同年12月17日に小池都知事は、『年末年始コロナ特別警報』を発出。しかし医療機関には病床の確保を、飲食店には時短営業を、そして都民には会食を控えるよう“お願い”。またしても具体的な対策の発表がなかったため、《「やばいよ やばいよ」と言うだけ》《名称だけだった東京アラートと変わらない印象》といった声が上がっていた。

そして今年に入っても、小池都知事は“不安煽り”を止めていない。4月23日には「街頭の照明を伴う看板やネオン、イルミネーションなどを20時以降は停止するよう要請する」と会見で話したため、《電気消したら集まらないだろうって…都民は蛾ですか?》と効果を疑問視する声が。《街の明かりが減り、犯罪が増えるのでは。女性の帰宅など特に心配です》と危惧する声もあった。

また同日、小池都知事は「徹底した人流の抑制や感染リスクが高い施設への適切な対応などが必要」として、国交省と各鉄道事業者に“間引き運転”を要請。しかし減便した分、主要駅は通勤や通学でいっそう混雑することに。そうして“3密”を作り出した。いっぽうで、かつて“満員電車ゼロ”との公約を掲げていたため「そもそも公約を守れていない」との再批判もなされた。

そして今月18日には東京五輪にちなんで、IOCのトーマス・バッハ会長(67)の歓迎会を開催。そこには森喜朗氏(84)や丸川珠代五輪相(50)ら40人ほどが参加していたと報じられている。小池都知事はこれまで「大人数で集まらないように」と何度も呼びかけていたため、言動の不一致にウンザリする声もあった。

■「COVID19との戦いで金メダルを取りたい」

また都は「不安を煽らないで」というが、専門家からも厳しい現実を指摘する声が上がっている。
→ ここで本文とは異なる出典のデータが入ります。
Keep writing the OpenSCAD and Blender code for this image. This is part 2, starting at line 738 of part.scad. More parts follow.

『NHK NEWS WEB』によると今月21日に開かれた東京都のモニタリング会議で専門家は「新規陽性者が増加し続ければ、医療提供体制がひっ迫の危機に直面する」「医療側は、第3波の前の去年12月半ばをイメージするくらいの恐怖感を持っている」と強い危機感を示したという。

そして冒頭の会見当日、都民の不安はさらに煽られることに。コロナ禍で小池劇場をいくつも上演してきた小池都知事だが、『共同通信』によると感染者数が発表された夕方時点で既に退庁。「取材対応はなかった」と伝えられたのだ。そのためネットでは、こんな声が上がっている。
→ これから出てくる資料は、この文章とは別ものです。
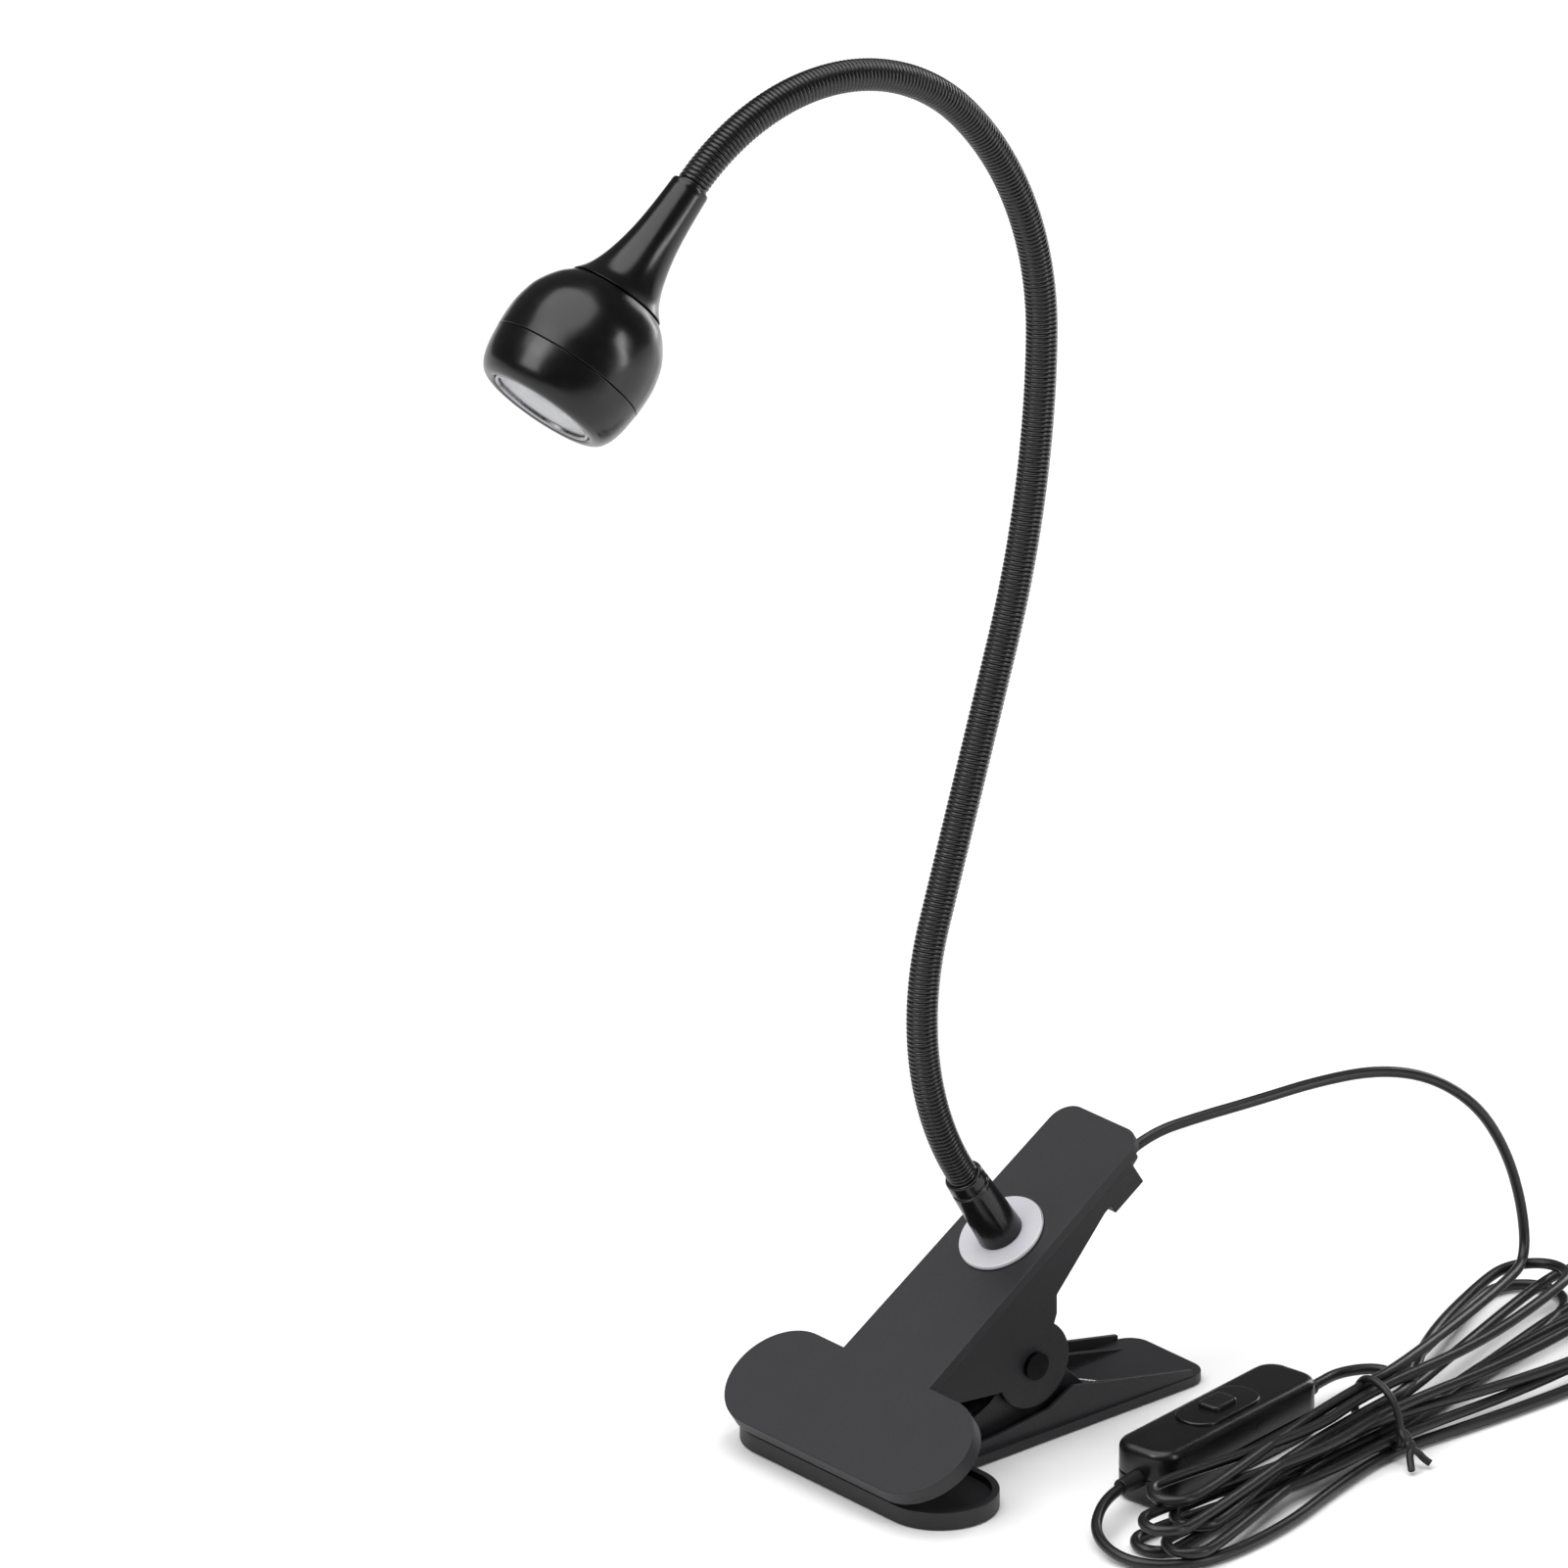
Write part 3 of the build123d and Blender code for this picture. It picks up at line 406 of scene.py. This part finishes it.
def hank_points():
    """The lead's five turns, from the top one down."""
    points = []
    for number, (far, far_radius, shift, near) in enumerate(TURNS):
        z = FLOOR_GAP + LAYER * (len(TURNS) - 1 - number)
        z_next = max(FLOOR_GAP, z - LAYER)
        tie_in = Vector((TIE.x, TIE.y + shift + STRAND_SHIFT))
        tie_out = Vector((TIE.x, TIE.y + shift - STRAND_SHIFT))
        way = (Vector((TIE.x, TIE.y)) - near).normalized()
        z_tie = FLOOR_GAP + (z - FLOOR_GAP) * HUMP
        points.append((tie_in.x + 14, tie_in.y + 2.4, z_tie))
        points.append((tie_in.x - 2, tie_in.y, z_tie))
        points.append((tie_in.x - FAN, tie_in.y - 1.6, z))
        points += fold(near, -way, NEAR_RADIUS, z, z, -1)
        points.append((tie_out.x - FAN, tie_out.y - 3.6, z))
        points.append((tie_out.x - 2, tie_out.y, z_tie))
        far_way = (far - tie_out).normalized()
        middle_out = (far + tie_out) / 2 + Vector((far_way.y, -far_way.x)) * far_radius * 0.75
        points.append((middle_out.x, middle_out.y, z))
        points += fold(far, far_way, far_radius, z, z_next, 1)
        if number < len(TURNS) - 1:
            middle_in = (far + tie_in) / 2 + Vector((-far_way.y, far_way.x)) * far_radius * 0.6
            points.append((middle_in.x, middle_in.y, z_next))
    return points


PLUG_ROUTE = [(-22, -62.5, 5.6), (-30, -69.5, 3.4), (-33, -81, 2.0), (-28, -91.5, 1.5),
              (-14, -97, 1.5), (12, -93.5, 1.5), (36, -85, 1.5), (61, -78, 1.5),
              (92, -80, 1.5), (128, -80, 1.5), (156, -76, 1.5), (176, -66, 2.0),
              (184, -54, 3.0), (185, -40, 3.4), (191, -31, 3.9), (202.5, -34, 3.9)]


def route_curve(name, points_mm):
    """One open NURBS spline through a route's control points."""
    curve = bpy.data.curves.new(name, "CURVE")
    curve.dimensions = "3D"
    spline = curve.splines.new("NURBS")
    spline.points.add(len(points_mm) - 1)
    for point, place in zip(spline.points, points_mm):
        point.co = (*(Vector(place) * MM), 1.0)
    spline.order_u = 3
    spline.use_endpoint_u = True
    spline.resolution_u = 8
    return bpy.data.objects.new(name, curve)


def read_line(route):
    """The points along a route's curve, and its length."""
    scene.collection.objects.link(route)
    bpy.context.view_layer.update()
    line = bpy.data.meshes.new_from_object(route.evaluated_get(
        bpy.context.evaluated_depsgraph_get()))
    points = [Vector(v.co) for v in line.vertices]
    scene.collection.objects.unlink(route)
    return points, sum((b - a).length for a, b in zip(points, points[1:]))


def tube_along(name, points, radius, sides=12):
    """A closed mesh tube that follows points, carried from ring to ring without twist."""
    bm = bmesh.new()
    ring = bmesh.ops.create_circle(bm, cap_ends=True, segments=sides, radius=radius)["verts"]
    ways = [(points[min(i + 1, len(points) - 1)] - points[max(i - 1, 0)]).normalized()
            for i in range(len(points))]
    turn = Vector((0, 0, 1)).rotation_difference(ways[0]).to_matrix().to_4x4()
    bmesh.ops.transform(bm, matrix=Matrix.Translation(points[0]) @ turn, verts=ring)
    face = bm.faces[:][0]
    for i in range(1, len(points)):
        out = bmesh.ops.extrude_face_region(bm, geom=[face])
        ring = [v for v in out["geom"] if isinstance(v, bmesh.types.BMVert)]
        if i > 1:
            bmesh.ops.delete(bm, geom=[face], context="FACES_ONLY")
        face = next(f for f in out["geom"] if isinstance(f, bmesh.types.BMFace))
        bend = ways[i - 1].rotation_difference(ways[i]).to_matrix().to_4x4()
        bmesh.ops.transform(bm, verts=ring, matrix=Matrix.Translation(points[i]) @ bend
                            @ Matrix.Translation(-points[i - 1]))
    bmesh.ops.recalc_face_normals(bm, faces=bm.faces)
    return mesh_piece(name, bm, 60.0)


# %% Lay the two cords
SWITCH_TURN = radians(10.0)
SWITCH_X = Vector((cos(SWITCH_TURN), sin(SWITCH_TURN), 0))
switch_centre = Vector((26.0, -52.5, 7.0))
RELIEF_IN, RELIEF_OUT = 33.5, 40.0   # a cord starts inside its strain relief
lamp_out, lamp_end = (switch_centre + SWITCH_X * reach for reach in (RELIEF_OUT, RELIEF_IN))
plug_out, plug_end = (switch_centre - SWITCH_X * reach for reach in (RELIEF_OUT, RELIEF_IN))
lamp_route = [tuple(lead_start / MM)] + ARCH + hank_points() + SWITCH_LEAD
lamp_route += [tuple(lamp_out), tuple(lamp_end)]
plug_face = (203, -53, 3.9)
plug_route = [tuple(plug_end), tuple(plug_out)] + PLUG_ROUTE + [plug_face]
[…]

《説明責任を果たさず退庁!今こそ、都庁に泊まりこんででも都民の命を守ることに死にものぐるいで対応すべき》
《毎日毎日、あんなにしゃしゃり出てきた小池百合子はどこで何してんの?出てくるのは今じゃないの?お得意のフリップとか標語とかカルタとか振りかざして感染防止に努めるんじゃないの?どれもこれも役立たずだったけど》
《小池百合子、逃げ足の速さと気配の消し方卓越してる》

7月24日、東京五輪に際して「ぜひ東京大会はCOVID19との戦いで金メダルを取りたいと思います」と話していた都知事。しかし、表彰台はまだ遠いのかもしれない。